Nas áridas paisagens do noroeste do Peru, a água sempre foi mais do que um recurso essencial — era reverenciada como uma entidade divina. Encravada nos Andes e cercada por um terreno desértico, a água que fluía das montanhas não só saciava a sede, mas também sustentava a vida de comunidades inteiras. Não é de se surpreender, portanto, que há cerca de 3.800 anos tenha surgido nessa região um culto dedicado à adoração da água.
Escavações recentes no Templo Queneto 2, localizado no sítio arqueológico de Queneto, revelaram evidências surpreendentes desse culto. Quatro esqueletos foram descobertos, posicionados de maneira a reverenciar as montanhas de onde a água vital fluía, reforçando a importância espiritual que esse recurso tinha para essas antigas civilizações.
O Templo Queneto 2, recentemente escavado por arqueólogos da Universidade Nacional de Trujillo, servia como um centro de culto dedicado à adoração da água. Esta estrutura religiosa, datada entre 1800 e 900 a.C., pertence ao período formativo inicial, muito antes da ascensão do Império Inca.
O templo foi erguido com uma arquitetura singular, caracterizada por cantos curvos e uso de materiais como paralelepípedos e gesso de argila. Esses elementos estruturais não só demonstram a habilidade dos construtores, mas também a intenção de criar um espaço sagrado que resistisse ao tempo.
Os restos mortais encontrados no local, que incluem crianças, um adolescente e um adulto, foram cuidadosamente posicionados de lado, de frente para as montanhas. Este gesto, que parece reverente, sugere uma conexão espiritual profunda entre os mortos e a água que fluía das alturas andinas.
A orientação dos corpos e a presença de bens funerários como pingentes de pedra e conchas de caracol indicam que essas pessoas eram, possivelmente, participantes ou devotos do culto de adoração à água.
Na visão de mundo andina, a água era considerada uma força sagrada e vital para a sobrevivência. Em um ambiente caracterizado por desertos altos e climas desafiadores, a água que descia dos Andes era essencial não apenas para a agricultura, mas também para o bem-estar geral das comunidades.
Essa dependência elevou a água a um status divino, resultando no desenvolvimento de rituais, cerimônias e estruturas dedicadas à sua adoração.
Nascentes e rios que fluíam das montanhas eram frequentemente vistos como portais entre o mundo físico e o divino. Esses locais eram considerados sagrados, onde oferendas e rituais eram realizados para garantir o fluxo contínuo deste recurso vital. A adoração à água era, portanto, tanto uma prática espiritual quanto uma estratégia de sobrevivência.
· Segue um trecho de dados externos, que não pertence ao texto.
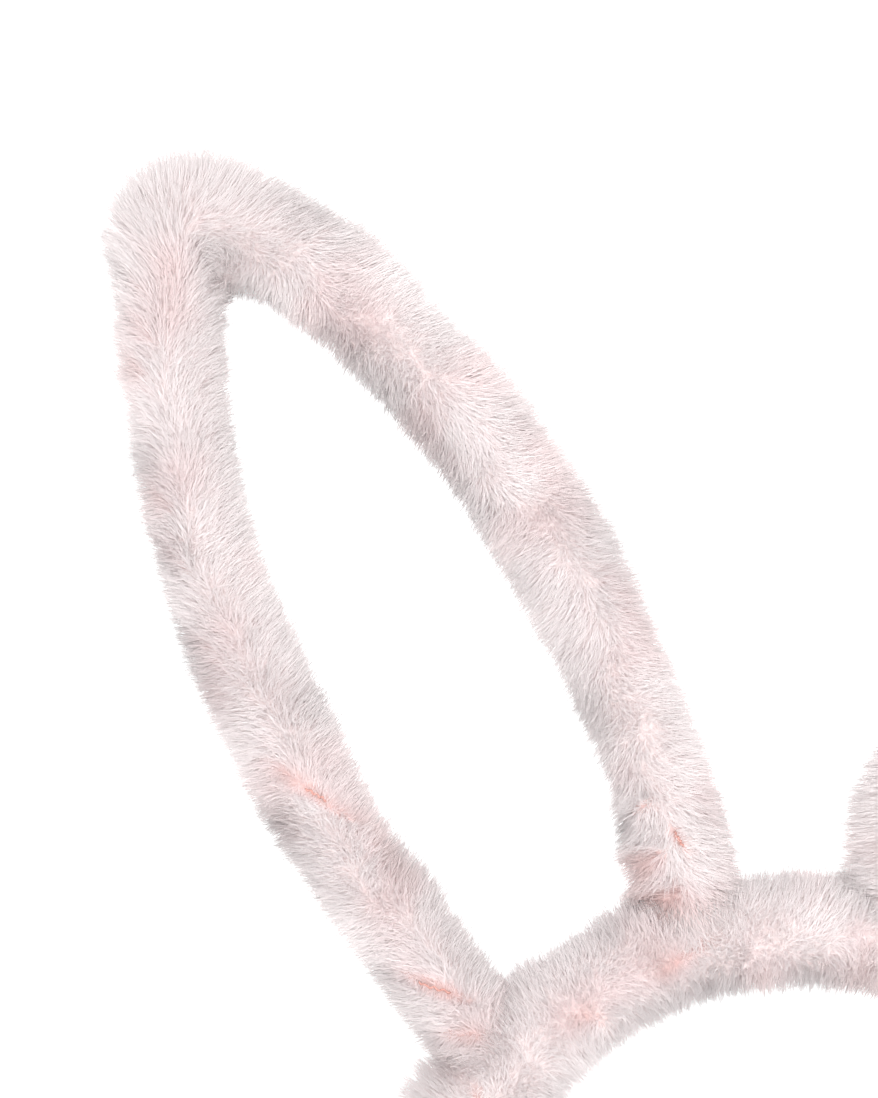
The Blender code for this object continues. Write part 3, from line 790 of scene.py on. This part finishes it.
class Ear:
    """One ear's loop, its two feet and its fold."""

    def __init__(self, side_name):
        self.side_name, self.side = side_name, SIDES[side_name]
        feet = [limb_line(self.side, limb)[0] for limb in FOOT_ANGLES]
        self.line = ear_loop(self.side)
        self.root = (feet[0] + feet[1]) / 2
        spread = unit(feet[0] - feet[1])
        self.up = self.side * np.array([-spread[2], 0, spread[0]])
        self.heights = (self.line.points - self.root) @ self.up
        self.fold = self.line.at(np.array(self.marks_at(FOLD_HEIGHT)))[0].mean(0)

    def marks_at(self, height):
        """Where the outer and the inner limb reach a height above the line through the feet."""
        above = self.line.marks[self.heights >= height]
        return above[0], above[-1]

    def stretches(self):
        lower, upper = f"{self.side_name}_ear_lower", f"{self.side_name}_ear_upper"
        at_root = Carrier(
            "crown",
            lower,
            start=self.root + self.up * ROOT_BEND[0],
            end=self.root + self.up * ROOT_BEND[1],
        )
        at_fold = Carrier(
            lower,
            upper,
            start=self.fold - self.up * FOLD_BEND,
            end=self.fold + self.up * FOLD_BEND,
        )
        low, high = self.marks_at(LOWER_TOP), self.marks_at(UPPER_BASE)
        return [
            Stretch("outer_foot", 0, low[0], at_root, ["outer_lower"]),
            Stretch("outer_middle", low[0], high[0], at_fold, ["outer_lower", "upper"]),
            Stretch("top", high[0], high[1], Carrier(upper), ["upper"]),
            Stretch("inner_middle", high[1], low[1], at_fold, ["inner_lower", "upper"]),
            Stretch("inner_foot", low[1], self.line.length, at_root, ["inner_lower"]),
        ]


def band_stretches(line):
    """The crown, and the legs, each carried by the crown and its leg, which meet at its hinge."""
    middle = line.length / 2
    ends = middle - CROWN_REACH, middle + CROWN_REACH
    found = [Stretch("crown", *ends, Carrier("crown"), ["crown"])]
    for side_name, side in SIDES.items():
        hinge, along = line.at(np.array([middle + side * LEG_HINGE]))
        down = along[0] * side
        carrier = Carrier(
            "crown",
            f"leg_{side_name}",
            start=hinge[0] - down * LEG_BEND,
            end=hinge[0] + down * LEG_BEND,
        )
        marks = sorted((middle + side * CROWN_REACH, middle + side * middle))
        found.append(Stretch(f"leg_{side_name}", *marks, carrier, [f"leg_{side_name}"]))
    return found


def make_sleeve(stem, sleeve, stretches, foam_radius, allowed, materials):
    """The pile, the backing and the foam cord of a whole sleeve, in its stretches."""
    for number, stretch in enumerate(stretches):
        fibres = grow(sleeve, stretch.start, stretch.end, sleeve.seed + 100 + number, allowed)
        for mark, onward in ((0, -1), (sleeve.line.length, 1)):
            if stem == "band" and mark in (stretch.start, stretch.end):
                more = grow_end(sleeve, mark, onward, sleeve.seed + 200 + number)
                fibres = [np.concatenate(pair) for pair in zip(fibres, more)]
        pile = pile_mesh(f"{stem}_pile_{stretch.name}", fibres, number, materials["pile"])
        marks = stretch.start, stretch.end
        backing = sleeve_tube(
            f"{stem}_backing_{stretch.name}", sleeve, *marks, materials["backing"]
        )
        foam = sleeve_tube(
            f"{stem}_foam_{stretch.name}", sleeve, *marks, materials["foam"], foam_radius
        )
        for piece, slot in ((pile, "plush_fur"), (backing, "plush_fur"), (foam, "foam_cord")):
            stretch.carrier.take(piece)
        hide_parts(*(f"{stem}_fur_{node}" for node in stretch.nodes))
        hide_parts(*(f"{stem}_padding_{node}" for node in stretch.nodes))


def make_stitches(stem, sleeve, stretches, stitches, material):
    """The threads that show at the bottoms of creases, as (number of the crease, reach)."""
    for number, reach in stitches:
        crease = sleeve.creases[number]
        name = f"{stem}_stitches_{number}"
        piece = stitch_mesh(name, sleeve, crease, reach, material)
        home = [s for s in stretches if s.start <= crease.distance <= s.end][0]
        home.carrier.take(piece)


def ear_sleeve(ear):
    """The lie of one ear's pile, its creases and its swellings."""
    length = ear.line.length / MM
    left = ear.side_name == "left"
    # the second ear is sewn from the same pattern, but its fur settles a little differently
    shift, roll = (0, 0) if left else (5, -7)
    # the ones with a thread come first, then the small ones at the feet and two at the back
    creases = [
        Crease(65 + shift, -12 + roll, 13, 40, depth=0.85),
        Crease(22 + shift, 6 + roll, 9, 47, width=2.2),
        Crease(length - 21 - shift, 0 + roll, 4, 22, depth=0.8, width=1.8),
        Crease(12 + shift, 30 + roll, 9, 72, depth=0.7),
        Crease(length - 28 - shift, -55, 6, 100, depth=0.7),
        Crease(length - 18 - shift, -55, 6, 100, depth=0.7),
        Crease(length - 10 - shift, -50, 8, 100, depth=0.7),
        Crease(60 - shift, 190, 9, 120, depth=0.8),
        Crease(length - 60 + shift, 190, 10, 60, depth=0.7),
    ]
    # a row of small valleys on the outer side, from the tip down the outer limb
    for distance in (168, 161, 152, 143, 128, 116, 100):
        creases.append(Crease(distance + shift, 54 + roll, 5.5, 46, depth=0.55, width=2.3))
    bulges = [
        Bulge(4.4, length / 2, 12),
        Bulge(3.0, length / 2 + 24, 16, 60, 70),
        Bulge(2.2, length / 2 + 38, 9, 90, 60),
        Bulge(2.6, length / 2 + 63, 11, 90, 50),
        Bulge(2.2, 160, 16, 90, 57),
        Bulge(1.4, 92, 12, -90, 50),
        Bulge(1.0, 74, 8, -90, 50),
        Bulge(1.4, 38, 7, -90, 50),
        Bulge(2.8, length - 88, 20, 90, 50),
        Bulge(3.4, length - 12, 14, -90, 50),
        # the feet are drawn in, so that the band's own cloth covers them
        Bulge(-1.8, 0, 8),
        Bulge(-1.8, length, 8),
    ]
    if not left:
        bulges.append(Bulge(5, length - 26, 16, 75, 60))
    seed = 40 if left else 60
    return Sleeve(ear.line, ear.side, EAR_BACKING, EAR_PILE, EAR_NAP, seed, creases, bulges)


def make_sleeves(materials):
    """The band's sleeve and both ears' sleeves, each with its pile kept off the others' cloth."""
    line = whole_band()
    middle = line.length / 2 / MM
    creases = [
        Crease(middle - 72.5, 0, 7, 60, depth=0.9, width=2.0),
        Crease(middle - 22, 0, 8, 27, depth=0.7),
        Crease(middle - 44, -25, 5, 109, depth=0.6),
        Crease(middle + 30, 10, 8, 150, depth=0.7),
        Crease(middle + 70, -5, 7, 110, depth=0.8),
    ]
    bulges = [
        Bulge(5.5, middle - 75, 8, 90, 45),
        Bulge(2.6, middle - 51, 6, 90, 40),
        Bulge(2.4, middle - 30, 8, 90, 50),
        Bulge(1.2, middle, 14, 90, 60),
        Bulge(1.4, middle - 96, 20),
        Bulge(1.4, middle - 80, 40, -90, 60),
    ]
    band = Sleeve(line, -1, BAND_BACKING, BAND_PILE, BAND_NAP, 11, creases, bulges)
    ears = [Ear(side_name) for side_name in SIDES]

    def clear_of_ears(places, _):
        reaches = [(0, FOOT_REACH), (ears[0].line.length - FOOT_REACH, math.inf)]
        gaps = [ear.line.gap_to(places, *reach) for ear in ears for reach in reaches]
        return np.min(gaps, axis=0) > EAR_BACKING - FOOT_OVERLAP

    stretches = band_stretches(line)
    make_sleeve("band", band, stretches, BAND_FOAM, clear_of_ears, materials)
    make_stitches("band", band, stretches, [(0, 2.5)], materials["thread"])

    for ear in ears:

        def clear_of_rest(places, distance, ear=ear):
            half = ear.line.length / 2
            near = np.where(
                distance < half,
                ear.line.gap_to(places, half + TIP_CORNER, half + TIP_REACH),
                ear.line.gap_to(places, half - TIP_REACH, half - TIP_CORNER),
            )
            return (line.gap_to(places) > BAND_BACKING - FOOT_OVERLAP) & (near > EAR_BACKING)

        sleeve, stem = ear_sleeve(ear), f"{ear.side_name}_ear"
        stretches = ear.stretches()
        make_sleeve(stem, sleeve, stretches, EAR_FOAM, clear_of_rest, materials)
        shown = [(0, 2.6), (1, 3.8), (2, 1.6)] if ear.side < 0 else [(0, 2.0), (2, 2.2)]
        make_stitches(stem, sleeve, stretches, shown, materials["thread"])


def dress_hard_parts(materials):
    """Gives the CAD's own pieces of steel, wire, tape, plastic and knit their finishes."""
    for name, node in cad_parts.items():
        for word, material in (
            ("_core_", "steel"),
            ("_wire_", "wire"),
            ("_lashing_", "tape"),
            ("_cap_", "plastic"),
            ("_patch_", "backing"),
        ):
            if word in name:
                for slot in node.material_slots:
                    slot.material = materials[material]


def main():
    pinks = (0.84, 0.71, 0.7), (0.9, 0.79, 0.78)
    materials = {
        "pile": pile_material(),
        # the last colour is the painted shade that the backing takes in its creases
        "backing": woven("knitted_backing", *pinks, 160.0, crease_shade=(0.8, 0.66, 0.64)),
        "foam": foam_material(),
        "thread": thread_material(),
        "steel": grained(
            "spring_steel", (0.42, 0.42, 0.45), (0.58, 0.58, 0.6), 300.0, 0.32, 1.0, (1, 12, 1)
        ),
        "wire": grained("ear_wire", (0.66, 0.66, 0.69), (0.8, 0.8, 0.82), 900.0, 0.3, 1.0),
        "tape": woven("lashing_tape", (0.74, 0.71, 0.66), (0.9, 0.88, 0.84), 260.0),
        "plastic": grained("cap_plastic", (0.86, 0.78, 0.76), (0.92, 0.85, 0.83), 500.0, 0.5),
    }
    make_sleeves(materials)
    dress_hard_parts(materials)


# --- light and camera ----------------------------------------------------------------------------


def aimed(thing, place, target):
    """Places a lamp or a camera so that it looks at a target."""
    thing.location = place
    thing.rotation_euler = (Vector(target) - Vector(place)).to_track_quat("-Z", "Y").to_euler()
    bpy.context.scene.collection.objects.link(thing)


def studio_sky():
    """Soft white light from all round, a little stronger from the front and the right."""
    world = bpy.data.worlds.new("studio")
    bpy.context.scene.world = world
    world.use_nodes = True
    tree = world.node_tree
    way = tree.nodes.new("ShaderNodeTexCoord").outputs["Generated"]
    facing = add_node(tree, "ShaderNodeVectorMath", operation="DOT_PRODUCT")
    tree.links.new(way, facing.inputs[0])
    facing.inputs[1].default_value = SKY_FROM
    strength = add_node(tree, "ShaderNodeMapRange", interpolation_type="SMOOTHSTEP")
    tree.links.new(facing.outputs["Value"], strength.inputs["Value"])
    for name, value in zip(("From Min", "From Max", "To Min", "To Max"), (-1, 1, *SKY_STRENGTHS)):
        strength.inputs[name].default_value = value
    tree.links.new(strength.outputs["Result"], tree.nodes["Background"].inputs["Strength"])
    tree.nodes["Background"].inputs["Color"].default_value = (1, 1, 1, 1)


def set_stage():
    """A pale floor under the object, the sky, two soft lamps and the photograph's camera."""
    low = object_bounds()[0]
    bpy.ops.mesh.primitive_circle_add(
        vertices=96, radius=FLOOR_RADIUS, fill_type="NGON", location=(0, 0, low[2] - MM)
    )
    floor = bpy.context.object
    floor.name = "floor"
    material, _, shader = new_material("pale_floor", roughness=0.8)
    shader.inputs["Base Color"].default_value = (0.9, 0.9, 0.9, 1)
    floor.data.materials.append(material)

    studio_sky()
    bpy.context.scene.view_settings.view_transform = "Standard"
    for name, (energy, place) in LAMPS.items():
        lamp = bpy.data.lights.new(name, "AREA")
        lamp.size = LAMP_SIZE
        lamp.energy = energy
        aimed(bpy.data.objects.new(name, lamp), place, LAMP_TARGET)

    camera = bpy.data.cameras.new("camera")
    camera.lens = 100
    camera.sensor_width = 36
    view = bpy.data.objects.new("camera", camera)
    aimed(view, (CAMERA_TARGET[0], -CAMERA_DISTANCE, CAMERA_TARGET[2]), CAMERA_TARGET)
    bpy.context.scene.camera = view


main()
set_stage()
A escavação do Templo Queneto 2 é apenas uma pequena parte do que o Vale de Viru tem a oferecer em termos de descobertas arqueológicas. Este vale, que já revelou tesouros de civilizações antigas, é um terreno fértil para entender as culturas que prosperaram muito antes do domínio inca.
O Projeto de Pesquisa Arqueológica do Vale do Virú (PAVI), liderado pela Universidade Nacional de Trujillo, mal começou a explorar o vasto potencial deste sítio arqueológico, cobrindo apenas 1% de sua área total.
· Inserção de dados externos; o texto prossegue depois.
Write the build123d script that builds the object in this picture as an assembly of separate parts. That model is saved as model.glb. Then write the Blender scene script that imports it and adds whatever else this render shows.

Além dos restos mortais, os arqueólogos encontraram fragmentos de cerâmica que apresentam semelhanças com outras culturas pré-incas da região, como as encontradas nos sítios de Gramalote, no Vale Moche, e Huaca Negra, perto da costa do Vale Viru. Esses artefatos indicam uma rede cultural complexa, onde práticas religiosas e estéticas eram compartilhadas e adaptadas entre diferentes comunidades.
As recentes descobertas no Vale de Viru estão lançando luz sobre um período da história peruana que ainda é pouco compreendido, especialmente no que se refere às práticas funerárias e religiosas. Essas revelações são mais do que apenas um vislumbre do passado. Elas têm o potencial de transformar o Vale de Viru em um importante destino turístico cultural.
A equipe de pesquisa está incentivando o governo peruano a reconhecer a importância deste sítio e a investir na preservação e promoção de seu patrimônio arqueológico.
Além de atrair turistas, a preservação do Vale de Viru como um sítio cultural pode servir como um símbolo de orgulho para a identidade peruana, conectando as pessoas às suas raízes ancestrais e ajudando a promover um maior entendimento das civilizações que precederam o Império Inca.